SINGAPORE - The most common act of Singapore cyberbullies is to alter a person's picture to make it look humiliating or obscene, and then circulate the image online via social media or the WhatsApp messaging platform, according to a local study.
More than one-third of students aged 13 and 14 have been the target of such actions.
Next in line is spreading rumours about a person on social networks like Facebook and Twitter, with one-quarter of students having fallen victim to it, said cyberwellness research firm Kingmaker Consultancy.
Other ways these bullies torment include intentionally excluding a person from an online group, like an online gaming group, and trolling by hurling vicious remarks, said the Singapore-based Kingmaker. It polled about 1,800 students aged 13 and 14 between January and October on this growing phenomenon.
On Monday, Law Minister K. Shanmugam said the Government plans to put a stop to such behaviour, with new laws to be tabled next year against harassment, whether online or in everyday life.

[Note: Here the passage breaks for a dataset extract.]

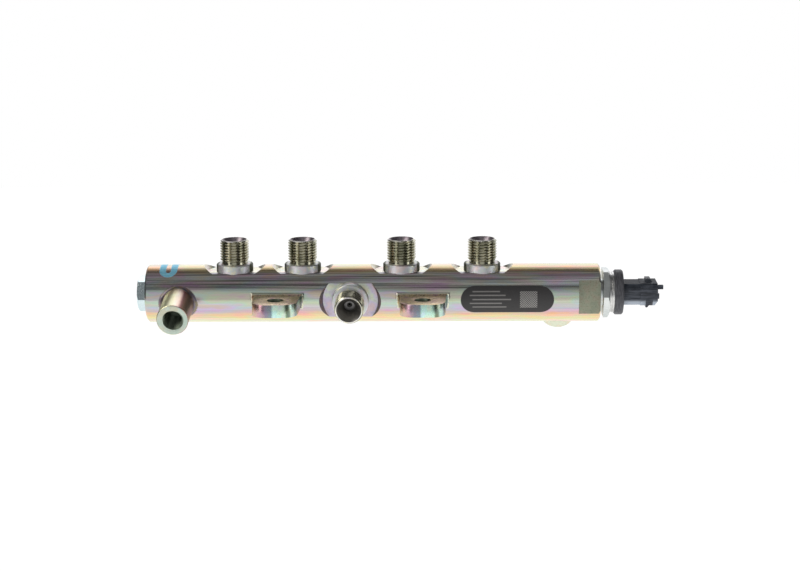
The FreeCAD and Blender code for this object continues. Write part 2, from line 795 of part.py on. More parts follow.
def catch_lower(body):
    """Wedge over the shroud's lower front bevel."""
    bevel_top = "(neck_half_tall + shroud_step - neck_bevel)"
    outer = "(neck_half_tall + shroud_step + corner_catch_height)"
    foot = "(%s + corner_catch_setback)" % NECK_TOP
    across_slab(body, "PartDesign::Pad", "catch_lower", [
        (bevel_top + " - wall_bite", foot),
        (outer, foot),
        (outer, foot + " + corner_catch_flat"),
        (bevel_top, foot + " + corner_catch_length"),
        (bevel_top + " - wall_bite", foot + " + corner_catch_length")],
                "corner_catch_half_width", "corner_catch_aside")


def lip_chamfer(body):
    """Chamfer under the lower lip of the mouth."""
    bottom = "(neck_half_tall + shroud_step)"
    across_slab(body, "PartDesign::Pocket", "lip_chamfer", [
        (bottom, SHROUD_TOP + " - lip_chamfer_length"),
        (bottom + " - lip_chamfer_height", SHROUD_TOP),
        (bottom, SHROUD_TOP)], "(neck_half_deep + shroud_step)")


def mouth(body):
    """Open mouth that takes the plug."""
    pocket_down(body, "mouth", bevelled("mouth_half_tall", "mouth_half_deep", "mouth_bevel"),
                SHROUD_TOP, "mouth_depth")


def ribs(body):
    """Two short ribs on each flank of the neck, level with the shroud."""
    for flank, outwards in (("front", minus), ("back", plus)):
        for name, side in (("upper", minus), ("lower", plus)):
            centre = side("rib_centre")
            outline = rectangle(
                centre + " - rib_width / 2", centre + " + rib_width / 2",
                outwards("neck_half_deep - wall_bite"), outwards("neck_half_deep + shroud_step"))
            pad_up(body, "rib_%s_%s" % (flank, name), outline, NECK_TOP + " - rib_length", "rib_length")


def front_wall_tabs(body):
    """Long tab that codes the plug and short tab that stops it, both on the front wall of the mouth."""
    for name in ("key", "stop"):
        below = minus("%s_centre - %s_half_tall" % (name, name))
        above = minus("%s_centre + %s_half_tall" % (name, name))
        outline = rectangle(above, below, minus("neck_half_deep + shroud_step"), minus("mouth_half_deep"))
        pad_up(body, name + "_tab", outline, SHROUD_TOP, name + "_length")


def pin_holes(body):
    """Holes from the inner room to the mouth, filled by the contacts."""
    floor = "(%s - mouth_depth)" % SHROUD_TOP
    depth = "neck_height + shroud_height - mouth_depth + web_thickness"
    for count, aside in enumerate(PIN_OFFSETS, start=1):
        pocket_down(body, "pin_hole_%d" % count, pin_outline(aside), floor, depth)


def sensor_housing():
    """Black plastic moulding: collar, connector and the holes that hold the pins."""
    body = new_body("sensor_housing")
    housing_shell(body)
    housing_shroud(body)
    catch_upper(body)
    catch_lower(body)
    ribs(body)
    lip_chamfer(body)
    mouth(body)
    front_wall_tabs(body)
    pin_holes(body)
    return stand(body, TOWARDS_RIGHT, SENSOR_STATION)


def check_objects():
    """Stop if anything in the document failed or came out empty."""
    for item in MODEL.Objects:
        if "Invalid" in item.State or "Error" in item.State:
            raise RuntimeError("%s failed to build" % item.Name)
    for piece in SUBPARTS:
        if piece.Shape.isNull() or not piece.Shape.isValid():
            raise RuntimeError("%s has no valid shape" % piece.Label)


def main():
    """Build every piece, check it and write it."""
    rail_body()
    for count, station in enumerate(OUTLET_STATIONS, start=1):
        throttle("throttle_outlet_%d" % count, station, "outlet_tilt")
    throttle("throttle_inlet", "inlet_station", "inlet_tilt")
    end_plug()
    sensor_body()
    sensor_cell()
    sensor_spacer()
    sensor_board()
    board_block("sensor_chip", "chip_offset", "0", "chip_side", "chip_side", "chip_height")
    for count, side in ((1, minus), (2, plus)):
        board_block("sensor_capacitor_%d" % count, minus("chip_offset"), side("capacitor_spacing / 2"),
                    "capacitor_width", "capacitor_length", "capacitor_width")
    for count, aside in enumerate(PIN_OFFSETS, start=1):
        contact_pin("contact_pin_%d" % count, aside)
    crimp_sleeve()
    sealing_ring()
    sensor_housing()
    MODEL.recompute()
    check_objects()
    os.makedirs("parts", exist_ok=True)
    for piece in SUBPARTS:
        piece.Shape.exportStep(os.path.join("parts", piece.Label + ".step"))
        print("%-24s %10.1f mm3" % (piece.Label, piece.Shape.Volume))


main()
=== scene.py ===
import math

import bmesh
import bpy
from mathutils import Euler, Matrix, Vector


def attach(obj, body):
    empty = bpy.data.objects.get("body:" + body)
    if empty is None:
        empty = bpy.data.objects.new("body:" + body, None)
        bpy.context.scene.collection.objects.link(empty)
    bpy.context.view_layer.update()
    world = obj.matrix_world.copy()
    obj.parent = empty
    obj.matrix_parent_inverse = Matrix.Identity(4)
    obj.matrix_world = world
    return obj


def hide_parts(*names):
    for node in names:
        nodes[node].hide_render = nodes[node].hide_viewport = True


# The row frame is in metres: X along the rail, Z up through the outlets, the front is -Y.
# The sizes and places below are in millimetres, and MM turns them into metres.
MM = 0.001
AXIS_Y = 28.4
AXIS_Z = 4.9
RAIL_RADIUS = 16.0
FLAT_START = 124.9

# Ports as station and tilt forward from the vertical, with heights measured from the rail's axis.
OUTLETS = [(-64.4, 0.0), (-26.75, 0.0), (27.8, 0.0), (72.3, 0.0)]
INLET = (0.0, 96.0)
PORTS = OUTLETS + [INLET]
PORT_REACH = 30.4
PORT_NECK_TOP = 18.5
PORT_NECK_RADIUS = 7.1
PORT_THREAD_RADIUS = 8.0
PORT_BASE_TOP = 17.1
PORT_BASE_RADIUS = 10.1
PORT_MOUTH_RADIUS = 6.8
SPOT_FLOOR = 12.8
# The whole of a port's milled spot is nearer than this to the port's axis.
SPOT_LIMIT = 18.5

STUB = (-94.4, 99.5)
STUB_REACH = 39.0
STUB_RADIUS = 8.6
STUB_HOLE_RADIUS = 5.2
STUB_HOLE_DEPTH = 19.0
STUB_THREAD_RADIUS = 6.0
STUB_THREAD_LENGTH = 18.6
STUB_THREAD_MOUTH = 5.4

LUG_STATION = 39.8
LUG_THICKNESS = 7.0
LUG_HOLE_RADIUS = 4.5
COLLAR_END = 149.7
CATCH_STATION = 163.7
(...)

Citing a Microsoft survey from last year, he said Singapore has the second-highest rate of online bullying out of 25 countries among youths aged eight to 17.
China holds the top spot.
In explaining the main bullying tactic, counsellors blame the abundance of free picture-altering apps and the ease of Web access on smartphones.
These apps allow users to make a person look ugly, old or bald, or add facial blemishes. Some also let users superimpose someone's face on a naked body.